Yesterday, I found myself in the gastro doc's office for two and a half hours. We went through in detail my history of eating disorders, veganism, vegetarianism, surgeries, childhood afflictions and allergies, family history. The nurse practioner who spent so much time with me reviewed the results from my last colonoscopy. She told me all the things that could be causing my distress. She told me that the last gastro doc eyeballed my gut but didn't actually do a biopsy for celiac disease. She told me sometimes part of my stomach gets stuck in my esophogus. (!) She said they needed to start over. I began trying to hide my anxiety attack.

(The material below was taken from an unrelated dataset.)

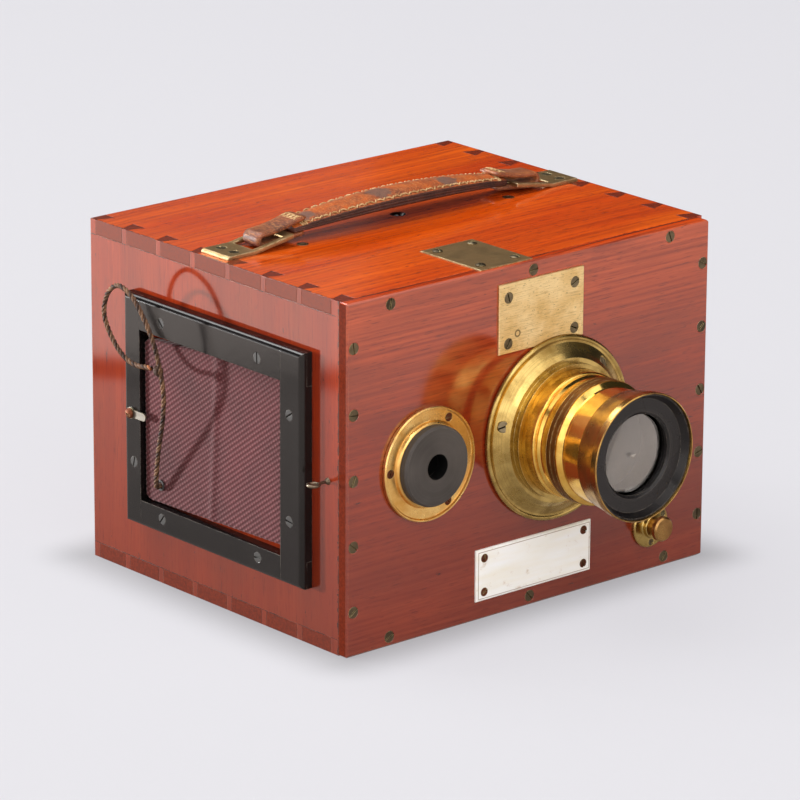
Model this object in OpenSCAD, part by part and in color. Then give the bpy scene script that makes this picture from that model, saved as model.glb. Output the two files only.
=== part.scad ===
// Hand camera in polished mahogany: a dovetailed box with a brass lens, a small finder,
// a push-button release, a cloth-covered flap over a hand port and a leather carrying handle.
// Millimetres. Origin at the centre of the bottom face; +X right, -Y the lens side, +Z up.

/* [Case] */
// Width of the case over the side boards
case_w = 203; // [190:1:230]
// Depth of the case from the front panel to the back
case_d = 169; // [165:1:200]
// Height of the case
case_h = 152; // [150:1:170]
// Thickness of the side boards
side_t = 8; // [7:0.5:9]
// Thickness of the top and bottom boards
board_t = 6.5; // [6:0.5:8]
// Thickness of the front panel
panel_t = 5; // [4.5:0.5:8]
// Rounding of the front panel's upper right corner
panel_round_tr = 4; // [1:0.5:5]
// Rounding of the front panel's lower right corner
panel_round_br = 3; // [1:0.5:5]
// Rounding of the front panel's left corners
panel_round_left = 1; // [0.5:0.5:3]
// Bevel along the front panel's front edges
panel_arris = 0.8; // [0.3:0.1:1.5]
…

She ordered labs to look at my kidneys, thyroid, liver. She ordered an upper scope and colonoscopy for next week. She asked for all sorts of things too gross to list. She gave me a sheet on colitis. She told me a list of other drugs that might help, one of which was steroids.
I started to cry.
I told her one of the ways I manage my eating disorder history is to try very hard to stay in a ten-pound window that is healthy and realistic. I told her I knew it's possible my mother is right and my ED contributed to my current suffering, but that talking about it like that makes me feel like I somehow did this to myself on purpose, which brings back memories of people thinking I did anorexia to myself on purpose, that I am to blame for everything bad that happens to my health. I told her I'm scared of steroids.
She dropped her papers and rolled herself over and touched my arm. She told me she understood and that would be a last resort.

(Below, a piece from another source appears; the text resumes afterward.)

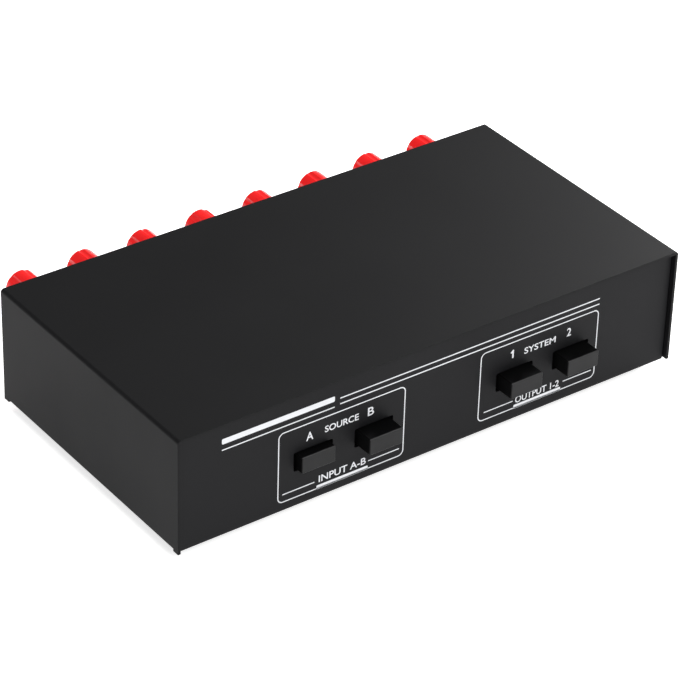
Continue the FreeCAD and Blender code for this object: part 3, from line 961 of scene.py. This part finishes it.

I understand how stupid it sounds to be so afraid of weight gain. Welcome to the wonderful world of ED recovery. I write this here not because I want to scare my family into thinking I'll relapse, but because I work so very hard not to relapse, and I'm always actively managing what I put in my body with that in mind. It's important my doctors understand that if they have choices about which medication to give me, they should not give me the one with a side effect of weight gain. I've been shocked at how willy nilly doctors can be about not telling their patients this pill or that pill could make you gain forty pounds, by the way. It's true that everyone's body responds to things differently -- something I am learning more and more as I get older -- but still. If I were a doctor, I would tell people things like that.
And she said since I'm getting a colonoscopy next week, it won't make too much a difference to eat gluten. She suspects it's not gluten because the situation is so severe, but only a biopsy can tell for sure.

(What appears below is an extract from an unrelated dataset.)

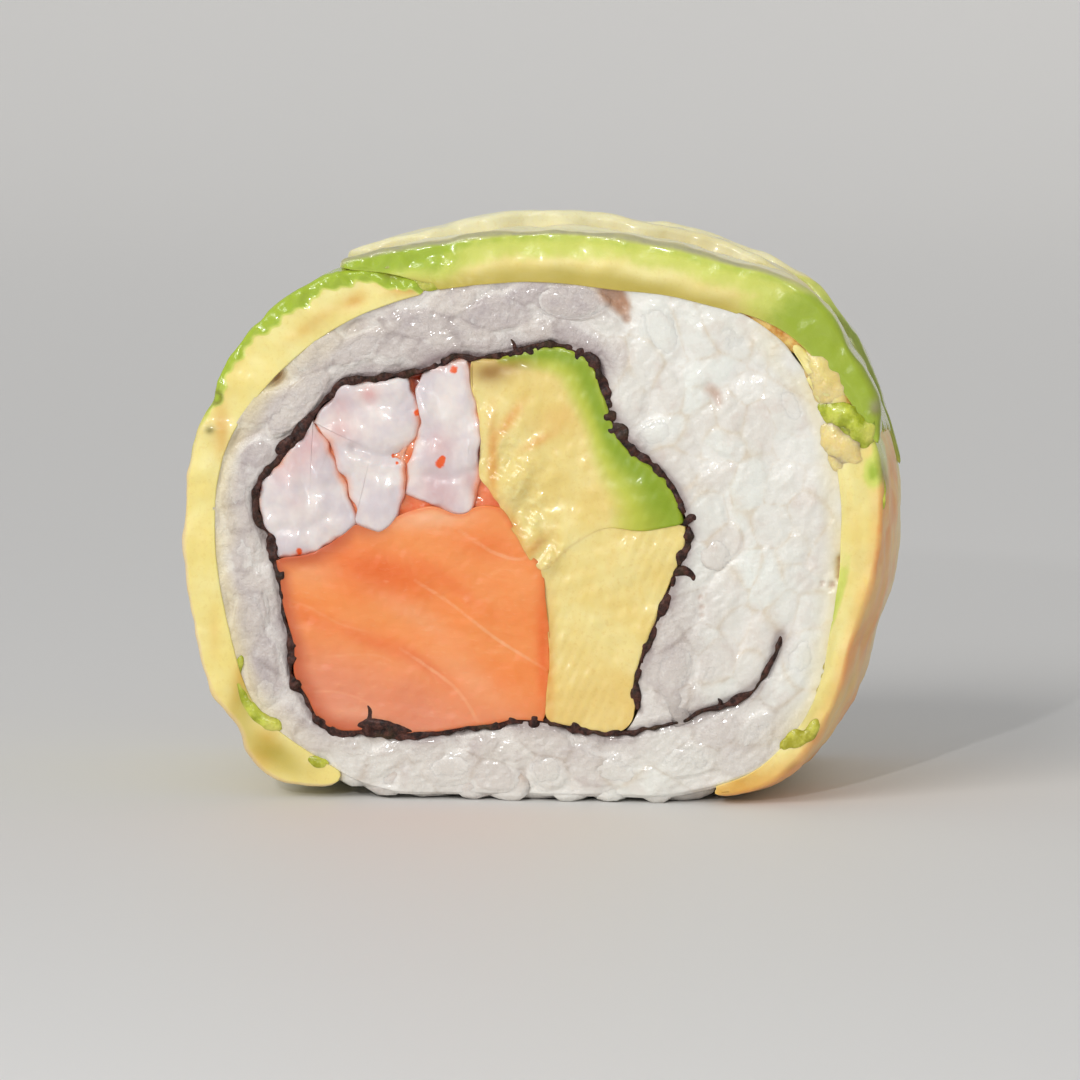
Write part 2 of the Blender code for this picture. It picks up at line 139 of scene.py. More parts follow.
riceOutline = smoothLine(riceEdge, 480)
riceAngles = np.arctan2(riceOutline[:, 1] - middleZ, riceOutline[:, 0] - middleX)
riceOrder = np.argsort(riceAngles)
riceRadii = np.linalg.norm(riceOutline - np.array(roll["middle"]), axis=1)


def riceRadius(angle):
    return np.interp(angle, riceAngles[riceOrder], riceRadii[riceOrder], period=2 * np.pi)


def settle(points):
    # the filling turns and shifts along the roll, and the outside swells between the two cuts
    x, y, z = np.moveaxis(np.asarray(points, float), -1, 0)
    along = np.clip(y / half, -1, 1)
    dx, dz = x - middleX, z - middleZ
    angle = np.arctan2(dz, dx)
    radius = riceRadius(angle)
    share = np.hypot(dx, dz) / radius
    drift = (along + 1) / 2 * np.maximum(0, 1 - share**4)
    turn = roll["driftTurn"] * drift
    newX = dx * np.cos(turn) - dz * np.sin(turn) + roll["driftShift"][0] * drift
    newZ = dx * np.sin(turn) + dz * np.cos(turn) + roll["driftShift"][1] * drift
    apart = np.arctan2(np.sin(angle - roll["flankAngle"]), np.cos(angle - roll["flankAngle"]))
    turned = np.clip(apart / roll["flankReach"], -1, 1) * np.pi / 2
    flank = roll["flank"] * np.cos(turned) ** 2
    lifted = roll["lift"] * (1 + np.sin(angle)) / 2
    swell = 1 + (flank + lifted) * (1 - np.abs(along) ** 3) * np.minimum(share, 1) / radius
    return np.stack([middleX + newX * swell, y, middleZ + newZ * swell], -1)


# ---- shader wiring


def tone(red, green, blue):
    # a colour as a screen shows it, 0 to 255, as the shader wants it
    return tuple(((c / 255 + 0.055) / 1.055) ** 2.4 if c > 10 else c / 255 / 12.92
                 for c in (red, green, blue)) + (1.0,)


class Wire:
    # an output of a shader node; sums and products of wires add their Math nodes
    def __init__(self, paint, socket):
        self.paint, self.socket = paint, socket

    def math(self, operation, first, *others):
        values = dict(enumerate((first, *others)))
        return self.paint.add("ShaderNodeMath", {"operation": operation}, values)

    def __add__(self, other):
        return self.math("ADD", self, other)

    def __sub__(self, other):
        return self.math("SUBTRACT", self, other)

    def __rsub__(self, other):
        return self.math("SUBTRACT", other, self)

    def __mul__(self, other):
        return self.math("MULTIPLY", self, other)

    def __truediv__(self, other):
        return self.math("DIVIDE", self, other)

    def __pow__(self, other):
        return self.math("POWER", self, other)

    def __abs__(self):
        return self.math("ABSOLUTE", self)

    __radd__, __rmul__ = __add__, __mul__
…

I went a week without eating any gluten at all. It was actually not as hard as I thought it would be. Eating at home was a snap. Eating out was a giant pain in the ass, but we only ate out one meal in that week I was off gluten. More and more, that's the case for us, especially in the summer. It's so expensive. I didn't realize how expensive eating out was until my husband lost his job last fall and we drastically cut our food budget. However, sometimes it's really fun and necessary and being gluten-free while eating out sucks eggs.
She also bumped up my Welchol to three giant horse pills in the morning and evening to see if that would have any effect. She said at this point, it's just a process of elimination until we figure out what is causing my problems. As I stared at the chart listing all the things that can be wrong with my digestive system, I was pretty overwhelmed. And I felt pretty old.
She asked me, though, to please let her keep trying to find the problem, since I admitted I'd only gone to two gastro docs once each because what they gave me didn't help. I asked her if she thought that was weird because clearly I had a problem, and she said, "You'd be surprised what people will tolerate until it becomes their normal."
Isn't that an interesting sentence? I am so stealing it.
So now that I have absolute, positive verification that no, what's happening with me is clinically significant, otherwise known as ZOMG YOU ARE A FREAK OF NATURE, I'm promising myself I'm going to figure out, at least, what is causing these issues and see what I can do to bring it down to a low roar. Even though the doctor's office called me in a panic this morning because my insurance is changing again and I don't know the new number and won't until July 1. And my colonoscopy is on July 3.
Last night I ate a huge plate of broccoli and mac & cheese. Hello, gluten, my long-lost love.